%%

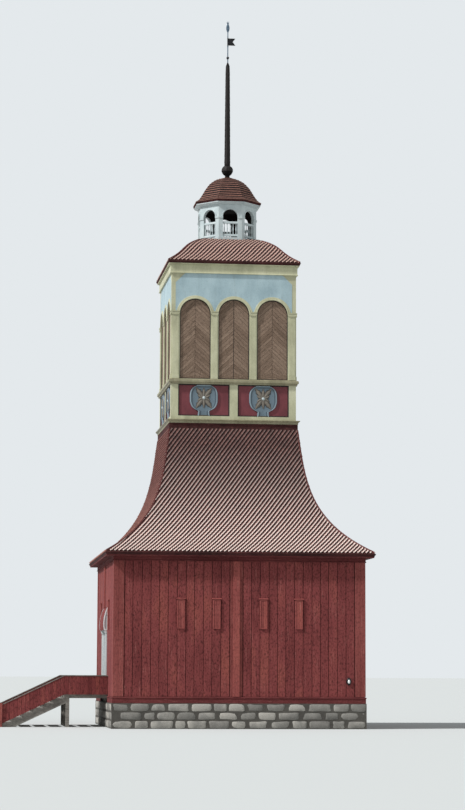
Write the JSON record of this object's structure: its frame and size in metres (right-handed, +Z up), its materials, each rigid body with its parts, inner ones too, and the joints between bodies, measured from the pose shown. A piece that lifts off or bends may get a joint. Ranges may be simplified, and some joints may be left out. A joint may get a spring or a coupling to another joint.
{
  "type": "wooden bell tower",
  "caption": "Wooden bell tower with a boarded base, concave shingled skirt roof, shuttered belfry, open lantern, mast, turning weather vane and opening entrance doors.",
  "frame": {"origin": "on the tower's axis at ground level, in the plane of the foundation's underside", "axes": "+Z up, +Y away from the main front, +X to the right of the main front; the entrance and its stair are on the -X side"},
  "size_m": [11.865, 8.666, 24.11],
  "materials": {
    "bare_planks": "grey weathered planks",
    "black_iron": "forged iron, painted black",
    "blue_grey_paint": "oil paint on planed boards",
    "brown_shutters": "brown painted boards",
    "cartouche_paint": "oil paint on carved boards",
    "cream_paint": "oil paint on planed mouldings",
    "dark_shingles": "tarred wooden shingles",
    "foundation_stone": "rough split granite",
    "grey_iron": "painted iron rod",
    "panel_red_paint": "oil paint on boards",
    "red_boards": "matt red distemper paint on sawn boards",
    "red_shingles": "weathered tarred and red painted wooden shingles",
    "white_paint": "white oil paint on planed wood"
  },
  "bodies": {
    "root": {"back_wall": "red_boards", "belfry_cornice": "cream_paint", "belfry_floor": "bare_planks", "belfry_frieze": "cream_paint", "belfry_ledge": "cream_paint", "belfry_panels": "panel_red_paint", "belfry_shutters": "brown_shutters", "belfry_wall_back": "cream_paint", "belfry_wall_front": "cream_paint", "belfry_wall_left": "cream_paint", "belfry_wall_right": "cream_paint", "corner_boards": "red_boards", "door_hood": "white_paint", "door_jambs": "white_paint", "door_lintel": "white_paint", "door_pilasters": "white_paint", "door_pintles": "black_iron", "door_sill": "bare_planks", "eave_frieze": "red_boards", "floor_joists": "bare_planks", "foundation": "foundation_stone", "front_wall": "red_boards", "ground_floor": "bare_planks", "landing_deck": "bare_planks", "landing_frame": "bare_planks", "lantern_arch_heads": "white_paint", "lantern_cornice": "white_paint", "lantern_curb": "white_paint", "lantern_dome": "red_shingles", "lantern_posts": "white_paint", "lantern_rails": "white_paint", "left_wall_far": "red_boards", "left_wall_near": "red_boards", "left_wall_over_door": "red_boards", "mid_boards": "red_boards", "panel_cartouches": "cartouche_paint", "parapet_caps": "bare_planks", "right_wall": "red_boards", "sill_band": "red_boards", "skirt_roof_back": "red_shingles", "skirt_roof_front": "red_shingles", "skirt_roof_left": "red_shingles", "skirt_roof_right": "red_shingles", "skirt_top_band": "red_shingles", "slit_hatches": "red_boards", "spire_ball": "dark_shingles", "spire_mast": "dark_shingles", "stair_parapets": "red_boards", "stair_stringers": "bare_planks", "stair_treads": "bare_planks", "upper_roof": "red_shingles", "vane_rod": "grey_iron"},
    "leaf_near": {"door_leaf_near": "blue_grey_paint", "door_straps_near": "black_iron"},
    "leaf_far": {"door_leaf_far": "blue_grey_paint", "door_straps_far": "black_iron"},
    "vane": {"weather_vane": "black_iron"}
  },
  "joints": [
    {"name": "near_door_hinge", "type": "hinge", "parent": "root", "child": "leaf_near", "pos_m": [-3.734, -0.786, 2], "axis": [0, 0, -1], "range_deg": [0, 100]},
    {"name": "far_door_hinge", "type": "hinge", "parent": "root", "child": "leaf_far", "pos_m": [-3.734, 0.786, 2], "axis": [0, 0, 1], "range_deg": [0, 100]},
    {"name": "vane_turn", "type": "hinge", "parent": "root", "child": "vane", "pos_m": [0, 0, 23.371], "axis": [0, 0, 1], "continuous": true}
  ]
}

%%

• EXERCISE BRIEF: Every line of the data above should be reproduced word for word.

• EXERCISE RESULT:
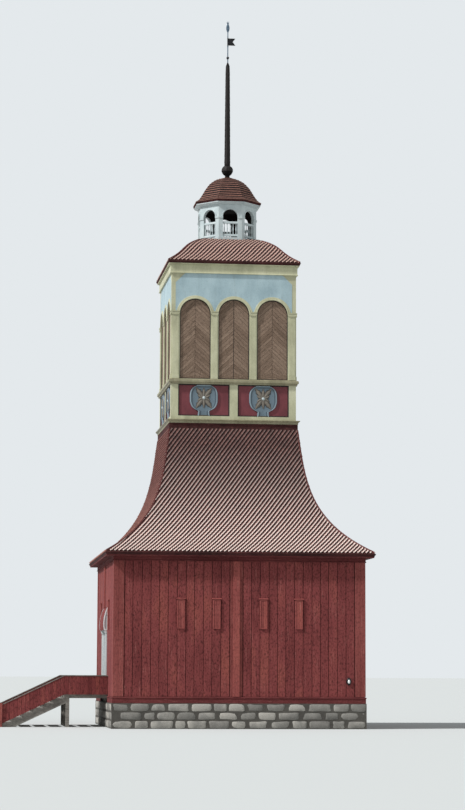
Write the JSON record of this object's structure: its frame and size in metres (right-handed, +Z up), its materials, each rigid body with its parts, inner ones too, and the joints between bodies, measured from the pose shown. A piece that lifts off or bends may get a joint. Ranges may be simplified, and some joints may be left out. A joint may get a spring or a coupling to another joint.
{
  "type": "wooden bell tower",
  "caption": "Wooden bell tower with a boarded base, concave shingled skirt roof, shuttered belfry, open lantern, mast, turning weather vane and opening entrance doors.",
  "frame": {"origin": "on the tower's axis at ground level, in the plane of the foundation's underside", "axes": "+Z up, +Y away from the main front, +X to the right of the main front; the entrance and its stair are on the -X side"},
  "size_m": [11.865, 8.666, 24.11],
  "materials": {
    "bare_planks": "grey weathered planks",
    "black_iron": "forged iron, painted black",
    "blue_grey_paint": "oil paint on planed boards",
    "brown_shutters": "brown painted boards",
    "cartouche_paint": "oil paint on carved boards",
    "cream_paint": "oil paint on planed mouldings",
    "dark_shingles": "tarred wooden shingles",
    "foundation_stone": "rough split granite",
    "grey_iron": "painted iron rod",
    "panel_red_paint": "oil paint on boards",
    "red_boards": "matt red distemper paint on sawn boards",
    "red_shingles": "weathered tarred and red painted wooden shingles",
    "white_paint": "white oil paint on planed wood"
  },
  "bodies": {
    "root": {"back_wall": "red_boards", "belfry_cornice": "cream_paint", "belfry_floor": "bare_planks", "belfry_frieze": "cream_paint", "belfry_ledge": "cream_paint", "belfry_panels": "panel_red_paint", "belfry_shutters": "brown_shutters", "belfry_wall_back": "cream_paint", "belfry_wall_front": "cream_paint", "belfry_wall_left": "cream_paint", "belfry_wall_right": "cream_paint", "corner_boards": "red_boards", "door_hood": "white_paint", "door_jambs": "white_paint", "door_lintel": "white_paint", "door_pilasters": "white_paint", "door_pintles": "black_iron", "door_sill": "bare_planks", "eave_frieze": "red_boards", "floor_joists": "bare_planks", "foundation": "foundation_stone", "front_wall": "red_boards", "ground_floor": "bare_planks", "landing_deck": "bare_planks", "landing_frame": "bare_planks", "lantern_arch_heads": "white_paint", "lantern_cornice": "white_paint", "lantern_curb": "white_paint", "lantern_dome": "red_shingles", "lantern_posts": "white_paint", "lantern_rails": "white_paint", "left_wall_far": "red_boards", "left_wall_near": "red_boards", "left_wall_over_door": "red_boards", "mid_boards": "red_boards", "panel_cartouches": "cartouche_paint", "parapet_caps": "bare_planks", "right_wall": "red_boards", "sill_band": "red_boards", "skirt_roof_back": "red_shingles", "skirt_roof_front": "red_shingles", "skirt_roof_left": "red_shingles", "skirt_roof_right": "red_shingles", "skirt_top_band": "red_shingles", "slit_hatches": "red_boards", "spire_ball": "dark_shingles", "spire_mast": "dark_shingles", "stair_parapets": "red_boards", "stair_stringers": "bare_planks", "stair_treads": "bare_planks", "upper_roof": "red_shingles", "vane_rod": "grey_iron"},
    "leaf_near": {"door_leaf_near": "blue_grey_paint", "door_straps_near": "black_iron"},
    "leaf_far": {"door_leaf_far": "blue_grey_paint", "door_straps_far": "black_iron"},
    "vane": {"weather_vane": "black_iron"}
  },
  "joints": [
    {"name": "near_door_hinge", "type": "hinge", "parent": "root", "child": "leaf_near", "pos_m": [-3.734, -0.786, 2], "axis": [0, 0, -1], "range_deg": [0, 100]},
    {"name": "far_door_hinge", "type": "hinge", "parent": "root", "child": "leaf_far", "pos_m": [-3.734, 0.786, 2], "axis": [0, 0, 1], "range_deg": [0, 100]},
    {"name": "vane_turn", "type": "hinge", "parent": "root", "child": "vane", "pos_m": [0, 0, 23.371], "axis": [0, 0, 1], "continuous": true}
  ]
}